Jaguar Land Rover was seeking a large piece of property to produce 300,000 cars constructed of aluminum in the fall of 2014. The company was working with site selectors Ernst and Young looking over locations in Europe, Brazil, Singapore, Mexico and Newton County.

The piece of property in Newton County was 2,600 acres located along Hwy. 11 between Interstate 20 and Social Circle near the CSX railroad line. At the time, Ernst and Young noticed some geological outcropping, historical barns and cemeteries still on the property and the fact that due diligence still needed to be done.

That left Newton County as the “bridesmaid” as Dave Bernd, Newton County Vice President of Economic Development puts it, to Slovakia, which won the project.

Fast forward about 18 months and Newton County is in a different place.

The site that Jaguar Land Rover was seeking for a home to its new factory is now vetted by the Georgia Ready for Accelerated Development (GRAD) Site Program and all the due diligence is completed and certified for any company looking to move on a project quickly.

The GRAD certification was granted to Newton County’s megasite, the Historic Heartland site, on May 20. That certification declares that the site meets state and federal requirements such as utilities planning, road and rail accessibility, wetland and stream delineation, a topographic survey and geotechnical investigations have been completed, and other environmental assessments have been done.

Having a GRAD certification means landing a major business becomes a whole lot easier.

“It’s not a matter of if, it’s a matter of when,” Bernd said. “We will be asked specifically [if we are GRAD certified] when a company comes out, and you will not even be considered on a majority of the lists if you are not GRAD certified.”

Bernd said it took his team and Thomas and Hutton, of Savannah, who worked on the certification to complete all the due diligence necessary for the certification. That is 18 months, he said, that a company will not wait.

“A Jaguar Land Rover does not have 18 months to figure out if they can use the site or not,” Bernd said. “What they want to do is buy the property and go. Not wait a year and a half.”

In a post-mortem review of the Jaguar Land Rover site selection, Ernst and Young told Newton County that not having the due diligence completed and not having letters of planned rezoning from agriculture to commercial was the cause of Jaguar Land Rover to look away from Newton County.

Ernst and Young, however, also told Newton County’s economic development staff that the Historic Heartland site is a key piece of property for development in the county.

“They said we probably have the premier megasite in the Southeast with key attributes being rail, ports and workforce all nearby,” Bernd said.

The Historic Heartland site is one of two megasites — a minimum of 50 acres available for development — in Newton County. The other is Stanton Springs, which currently has the Georgia Biotechnical Learning Center and Shire plant located on it.
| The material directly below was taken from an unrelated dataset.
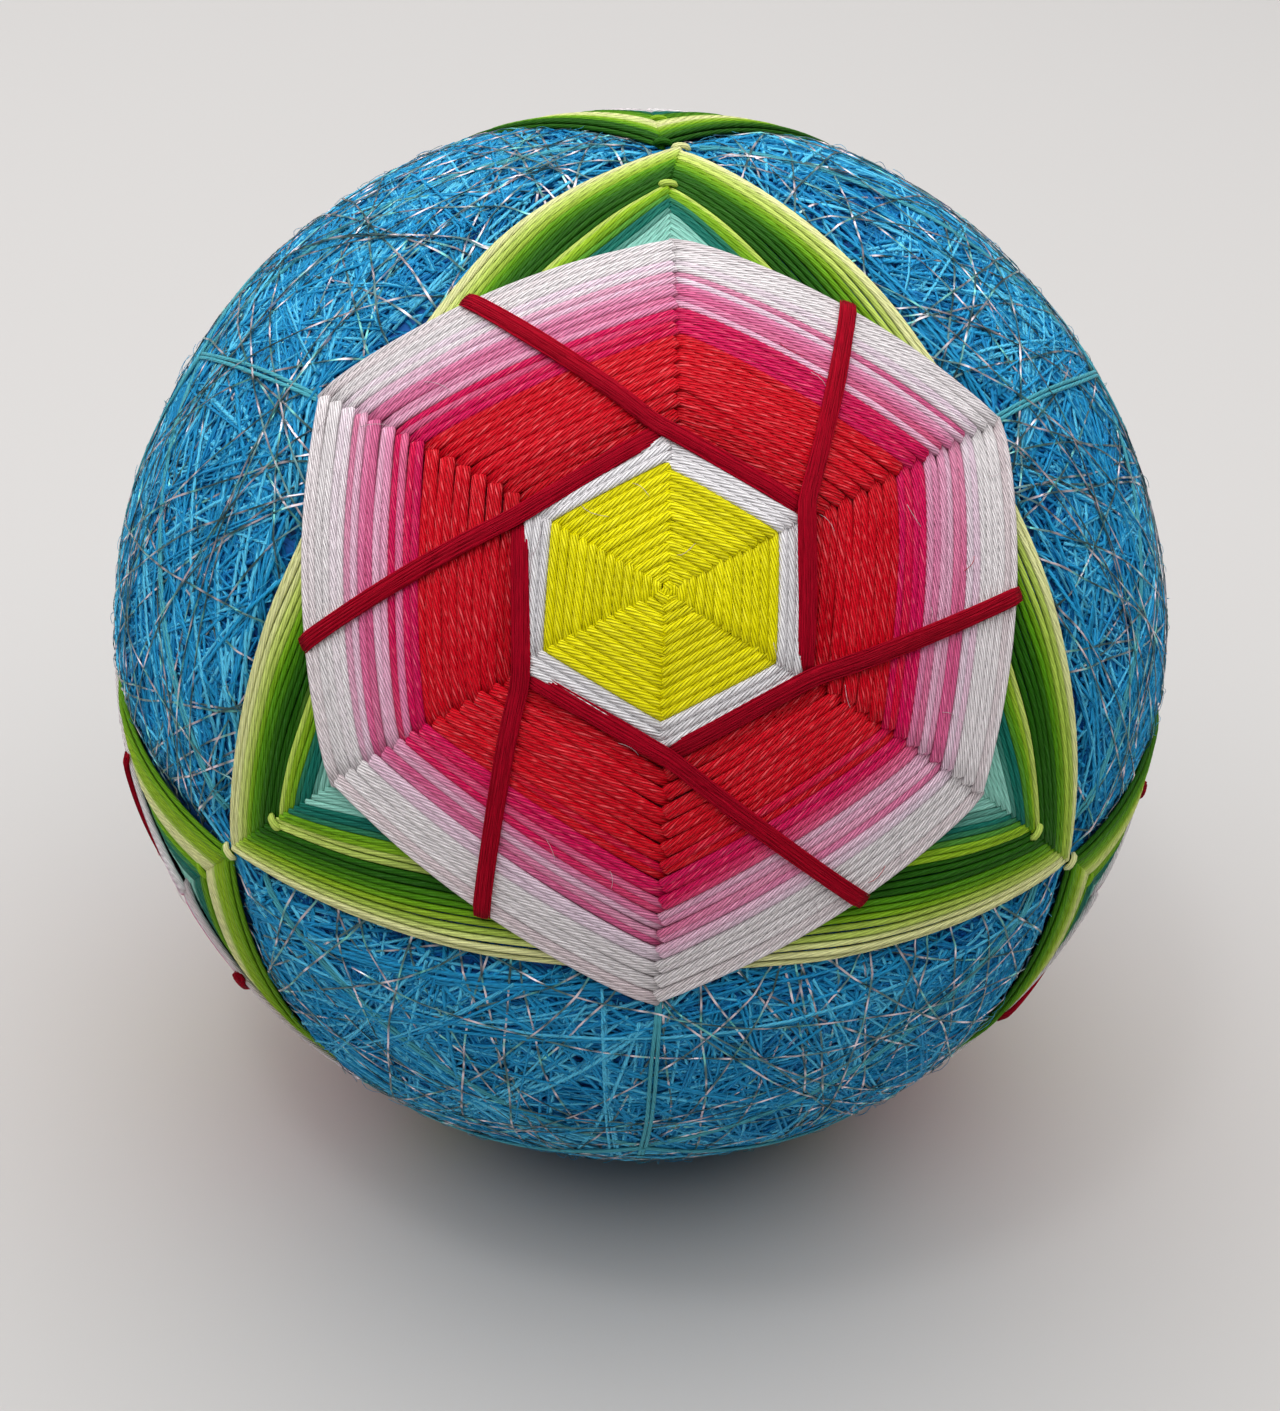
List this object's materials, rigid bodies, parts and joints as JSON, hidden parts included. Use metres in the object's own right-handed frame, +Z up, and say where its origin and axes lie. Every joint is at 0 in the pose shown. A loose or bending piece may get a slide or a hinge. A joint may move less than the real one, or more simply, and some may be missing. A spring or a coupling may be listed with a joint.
{
  "type": "temari ball",
  "caption": "Round ball wound with blue thread and stitched with red to white six-sided flowers on green three-cornered leaf frames.",
  "frame": {"origin": "on the surface that the ball rests on, straight below its centre", "axes": "+Z up through two meeting leaf tips; -Y faces the side with the pictured flower, whose axis rises about 35 degrees above level"},
  "size_m": [0.096, 0.096, 0.0954],
  "materials": {
    "blue_winding": "fine matt sewing thread in random turns, with a sparse metallic filament over it",
    "green_thread": "stranded cotton in shaded greens, soft sheen",
    "pink_thread": "twisted cotton shaded from red through pinks to white, silky sheen",
    "white_thread": "twisted white cotton, silky sheen",
    "yellow_thread": "twisted yellow cotton, silky sheen",
    "crimson_thread": "dense dark red cotton, matt",
    "turquoise_thread": "fine turquoise thread, laid double"
  },
  "bodies": {
    "root": {"wound_ball": "blue_winding", "lines_front": "turquoise_thread", "lines_back": "turquoise_thread", "lines_left": "turquoise_thread", "lines_right": "turquoise_thread", "leaf_front": "green_thread", "leaf_back": "green_thread", "leaf_left": "green_thread", "leaf_right": "green_thread", "petals_front": "pink_thread", "petals_back": "pink_thread", "petals_left": "pink_thread", "petals_right": "pink_thread", "ring_front": "white_thread", "ring_back": "white_thread", "ring_left": "white_thread", "ring_right": "white_thread", "middle_front": "yellow_thread", "middle_back": "yellow_thread", "middle_left": "yellow_thread", "middle_right": "yellow_thread", "pinwheel_front": "crimson_thread", "pinwheel_back": "crimson_thread", "pinwheel_left": "crimson_thread", "pinwheel_right": "crimson_thread"}
  },
  "joints": []
}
The latter was an initial $1.1 billion investment with 1,500 expected jobs.

Bernd said he would think the Historic Heartland site can continue to draw projects such as Jaguar Land Rover, which would have been $5 billion and 9,000 jobs, or the Kia plant, which is in West Point, Georgia and has 15,000 jobs on the site.

The Historic Heartland site is 991 acres with 700 acres of rail frontage, located in Newton County, Walton County and Social Circle. The land is two different properties owned by Bruce Vineyard and Susan Wahl, who paid for the site certification.

“They really want to leave a legacy to Newton County and to the region,” Bernd said. “They want to create high-paying, high-end jobs that truly give something back to the community.”

Since Halloween, four projects have been turned down on the Historic Heartland site that would have divided the area into smaller industrial sites. That is not what the Newton County Economic Development department is looking for.

“During the Jaguar Land Rover post-mortem all three agencies [that worked with Newton County] said we do not want to break this up into an industrial site,” Bernd said. “What we want to do is turn it into a campus so we can go after [Jaguar Land Rover and Kia type plants]. You just don’t have these types of sites this close to a metropolitan area with this type of acreage left and with 4.3 million people within a 45-minute drive of the site.”